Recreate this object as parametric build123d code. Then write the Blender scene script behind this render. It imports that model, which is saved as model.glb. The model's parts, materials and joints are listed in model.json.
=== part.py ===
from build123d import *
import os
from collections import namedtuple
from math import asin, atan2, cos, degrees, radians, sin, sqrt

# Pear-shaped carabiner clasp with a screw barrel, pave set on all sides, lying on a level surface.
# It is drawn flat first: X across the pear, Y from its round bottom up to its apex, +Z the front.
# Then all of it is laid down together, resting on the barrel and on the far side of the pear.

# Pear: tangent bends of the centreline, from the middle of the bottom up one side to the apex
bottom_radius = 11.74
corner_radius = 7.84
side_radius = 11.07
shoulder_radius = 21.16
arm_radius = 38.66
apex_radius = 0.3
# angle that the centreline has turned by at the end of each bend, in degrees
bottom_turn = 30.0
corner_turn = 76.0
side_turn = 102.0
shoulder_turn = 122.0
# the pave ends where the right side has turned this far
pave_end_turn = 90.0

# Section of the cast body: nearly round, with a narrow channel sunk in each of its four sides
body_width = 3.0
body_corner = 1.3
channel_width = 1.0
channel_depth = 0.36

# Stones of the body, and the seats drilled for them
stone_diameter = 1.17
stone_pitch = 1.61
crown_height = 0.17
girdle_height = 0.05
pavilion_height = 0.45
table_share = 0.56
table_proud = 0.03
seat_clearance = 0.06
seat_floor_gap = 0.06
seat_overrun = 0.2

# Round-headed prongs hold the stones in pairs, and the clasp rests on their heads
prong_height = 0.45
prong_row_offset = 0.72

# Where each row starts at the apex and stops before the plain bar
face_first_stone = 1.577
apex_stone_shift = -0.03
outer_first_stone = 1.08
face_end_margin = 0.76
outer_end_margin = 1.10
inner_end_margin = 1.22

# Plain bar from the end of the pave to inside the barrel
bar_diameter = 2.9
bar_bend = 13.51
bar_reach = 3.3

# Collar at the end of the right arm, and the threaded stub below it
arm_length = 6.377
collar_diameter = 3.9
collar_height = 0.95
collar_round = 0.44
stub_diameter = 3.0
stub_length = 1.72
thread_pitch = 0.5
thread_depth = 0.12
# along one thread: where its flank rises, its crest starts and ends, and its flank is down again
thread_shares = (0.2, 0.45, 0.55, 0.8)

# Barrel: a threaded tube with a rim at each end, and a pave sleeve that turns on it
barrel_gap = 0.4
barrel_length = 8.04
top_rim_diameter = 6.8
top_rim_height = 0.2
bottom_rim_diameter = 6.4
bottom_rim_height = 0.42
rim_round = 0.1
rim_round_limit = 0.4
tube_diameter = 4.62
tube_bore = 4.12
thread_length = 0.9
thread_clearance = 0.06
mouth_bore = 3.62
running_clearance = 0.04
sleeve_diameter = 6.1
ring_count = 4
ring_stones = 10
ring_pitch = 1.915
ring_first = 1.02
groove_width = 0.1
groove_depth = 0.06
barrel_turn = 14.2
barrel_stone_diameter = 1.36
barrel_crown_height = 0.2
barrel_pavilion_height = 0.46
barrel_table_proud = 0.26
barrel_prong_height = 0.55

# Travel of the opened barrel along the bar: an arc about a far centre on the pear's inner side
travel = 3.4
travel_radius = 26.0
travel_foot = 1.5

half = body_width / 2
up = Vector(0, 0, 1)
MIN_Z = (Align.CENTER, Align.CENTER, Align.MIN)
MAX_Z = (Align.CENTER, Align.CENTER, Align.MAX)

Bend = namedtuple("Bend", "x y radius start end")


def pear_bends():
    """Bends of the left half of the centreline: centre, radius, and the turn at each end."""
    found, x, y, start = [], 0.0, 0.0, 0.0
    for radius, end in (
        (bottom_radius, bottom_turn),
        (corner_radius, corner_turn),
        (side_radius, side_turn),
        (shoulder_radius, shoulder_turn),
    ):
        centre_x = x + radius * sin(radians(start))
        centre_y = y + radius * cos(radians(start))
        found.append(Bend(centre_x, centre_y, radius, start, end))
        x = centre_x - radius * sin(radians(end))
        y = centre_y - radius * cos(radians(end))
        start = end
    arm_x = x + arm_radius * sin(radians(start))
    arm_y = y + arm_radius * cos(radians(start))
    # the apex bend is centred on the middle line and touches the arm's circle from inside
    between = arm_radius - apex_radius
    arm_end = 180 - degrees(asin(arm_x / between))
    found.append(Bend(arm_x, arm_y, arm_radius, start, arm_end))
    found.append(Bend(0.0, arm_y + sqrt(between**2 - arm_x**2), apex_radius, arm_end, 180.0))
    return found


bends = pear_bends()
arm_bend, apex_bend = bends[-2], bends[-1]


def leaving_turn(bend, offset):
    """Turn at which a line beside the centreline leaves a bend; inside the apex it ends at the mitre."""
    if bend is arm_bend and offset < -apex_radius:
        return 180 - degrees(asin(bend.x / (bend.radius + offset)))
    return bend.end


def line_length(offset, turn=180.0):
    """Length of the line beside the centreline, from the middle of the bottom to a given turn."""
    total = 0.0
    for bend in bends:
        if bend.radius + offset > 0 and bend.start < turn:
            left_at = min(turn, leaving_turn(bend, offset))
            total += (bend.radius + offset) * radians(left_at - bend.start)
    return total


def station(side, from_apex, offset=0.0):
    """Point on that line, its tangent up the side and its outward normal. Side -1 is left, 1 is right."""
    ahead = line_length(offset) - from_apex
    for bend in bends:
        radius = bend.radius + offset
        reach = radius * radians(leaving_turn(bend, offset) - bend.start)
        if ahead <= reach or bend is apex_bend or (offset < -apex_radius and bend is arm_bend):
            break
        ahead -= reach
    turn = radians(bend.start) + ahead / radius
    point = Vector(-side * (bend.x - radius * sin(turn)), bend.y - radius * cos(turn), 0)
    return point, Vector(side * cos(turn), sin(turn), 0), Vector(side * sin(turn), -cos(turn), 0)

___

» To be done
Write the listing out again, exactly as shown above.

» Exercise answer
Recreate this object as parametric build123d code. Then write the Blender scene script behind this render. It imports that model, which is saved as model.glb. The model's parts, materials and joints are listed in model.json.
=== part.py ===
from build123d import *
import os
from collections import namedtuple
from math import asin, atan2, cos, degrees, radians, sin, sqrt

# Pear-shaped carabiner clasp with a screw barrel, pave set on all sides, lying on a level surface.
# It is drawn flat first: X across the pear, Y from its round bottom up to its apex, +Z the front.
# Then all of it is laid down together, resting on the barrel and on the far side of the pear.

# Pear: tangent bends of the centreline, from the middle of the bottom up one side to the apex
bottom_radius = 11.74
corner_radius = 7.84
side_radius = 11.07
shoulder_radius = 21.16
arm_radius = 38.66
apex_radius = 0.3
# angle that the centreline has turned by at the end of each bend, in degrees
bottom_turn = 30.0
corner_turn = 76.0
side_turn = 102.0
shoulder_turn = 122.0
# the pave ends where the right side has turned this far
pave_end_turn = 90.0

# Section of the cast body: nearly round, with a narrow channel sunk in each of its four sides
body_width = 3.0
body_corner = 1.3
channel_width = 1.0
channel_depth = 0.36

# Stones of the body, and the seats drilled for them
stone_diameter = 1.17
stone_pitch = 1.61
crown_height = 0.17
girdle_height = 0.05
pavilion_height = 0.45
table_share = 0.56
table_proud = 0.03
seat_clearance = 0.06
seat_floor_gap = 0.06
seat_overrun = 0.2

# Round-headed prongs hold the stones in pairs, and the clasp rests on their heads
prong_height = 0.45
prong_row_offset = 0.72

# Where each row starts at the apex and stops before the plain bar
face_first_stone = 1.577
apex_stone_shift = -0.03
outer_first_stone = 1.08
face_end_margin = 0.76
outer_end_margin = 1.10
inner_end_margin = 1.22

# Plain bar from the end of the pave to inside the barrel
bar_diameter = 2.9
bar_bend = 13.51
bar_reach = 3.3

# Collar at the end of the right arm, and the threaded stub below it
arm_length = 6.377
collar_diameter = 3.9
collar_height = 0.95
collar_round = 0.44
stub_diameter = 3.0
stub_length = 1.72
thread_pitch = 0.5
thread_depth = 0.12
# along one thread: where its flank rises, its crest starts and ends, and its flank is down again
thread_shares = (0.2, 0.45, 0.55, 0.8)

# Barrel: a threaded tube with a rim at each end, and a pave sleeve that turns on it
barrel_gap = 0.4
barrel_length = 8.04
top_rim_diameter = 6.8
top_rim_height = 0.2
bottom_rim_diameter = 6.4
bottom_rim_height = 0.42
rim_round = 0.1
rim_round_limit = 0.4
tube_diameter = 4.62
tube_bore = 4.12
thread_length = 0.9
thread_clearance = 0.06
mouth_bore = 3.62
running_clearance = 0.04
sleeve_diameter = 6.1
ring_count = 4
ring_stones = 10
ring_pitch = 1.915
ring_first = 1.02
groove_width = 0.1
groove_depth = 0.06
barrel_turn = 14.2
barrel_stone_diameter = 1.36
barrel_crown_height = 0.2
barrel_pavilion_height = 0.46
barrel_table_proud = 0.26
barrel_prong_height = 0.55

# Travel of the opened barrel along the bar: an arc about a far centre on the pear's inner side
travel = 3.4
travel_radius = 26.0
travel_foot = 1.5

half = body_width / 2
up = Vector(0, 0, 1)
MIN_Z = (Align.CENTER, Align.CENTER, Align.MIN)
MAX_Z = (Align.CENTER, Align.CENTER, Align.MAX)

Bend = namedtuple("Bend", "x y radius start end")


def pear_bends():
    """Bends of the left half of the centreline: centre, radius, and the turn at each end."""
    found, x, y, start = [], 0.0, 0.0, 0.0
    for radius, end in (
        (bottom_radius, bottom_turn),
        (corner_radius, corner_turn),
        (side_radius, side_turn),
        (shoulder_radius, shoulder_turn),
    ):
        centre_x = x + radius * sin(radians(start))
        centre_y = y + radius * cos(radians(start))
        found.append(Bend(centre_x, centre_y, radius, start, end))
        x = centre_x - radius * sin(radians(end))
        y = centre_y - radius * cos(radians(end))
        start = end
    arm_x = x + arm_radius * sin(radians(start))
    arm_y = y + arm_radius * cos(radians(start))
    # the apex bend is centred on the middle line and touches the arm's circle from inside
    between = arm_radius - apex_radius
    arm_end = 180 - degrees(asin(arm_x / between))
    found.append(Bend(arm_x, arm_y, arm_radius, start, arm_end))
    found.append(Bend(0.0, arm_y + sqrt(between**2 - arm_x**2), apex_radius, arm_end, 180.0))
    return found


bends = pear_bends()
arm_bend, apex_bend = bends[-2], bends[-1]


def leaving_turn(bend, offset):
    """Turn at which a line beside the centreline leaves a bend; inside the apex it ends at the mitre."""
    if bend is arm_bend and offset < -apex_radius:
        return 180 - degrees(asin(bend.x / (bend.radius + offset)))
    return bend.end


def line_length(offset, turn=180.0):
    """Length of the line beside the centreline, from the middle of the bottom to a given turn."""
    total = 0.0
    for bend in bends:
        if bend.radius + offset > 0 and bend.start < turn:
            left_at = min(turn, leaving_turn(bend, offset))
            total += (bend.radius + offset) * radians(left_at - bend.start)
    return total


def station(side, from_apex, offset=0.0):
    """Point on that line, its tangent up the side and its outward normal. Side -1 is left, 1 is right."""
    ahead = line_length(offset) - from_apex
    for bend in bends:
        radius = bend.radius + offset
        reach = radius * radians(leaving_turn(bend, offset) - bend.start)
        if ahead <= reach or bend is apex_bend or (offset < -apex_radius and bend is arm_bend):
            break
        ahead -= reach
    turn = radians(bend.start) + ahead / radius
    point = Vector(-side * (bend.x - radius * sin(turn)), bend.y - radius * cos(turn), 0)
    return point, Vector(side * cos(turn), sin(turn), 0), Vector(side * sin(turn), -cos(turn), 0)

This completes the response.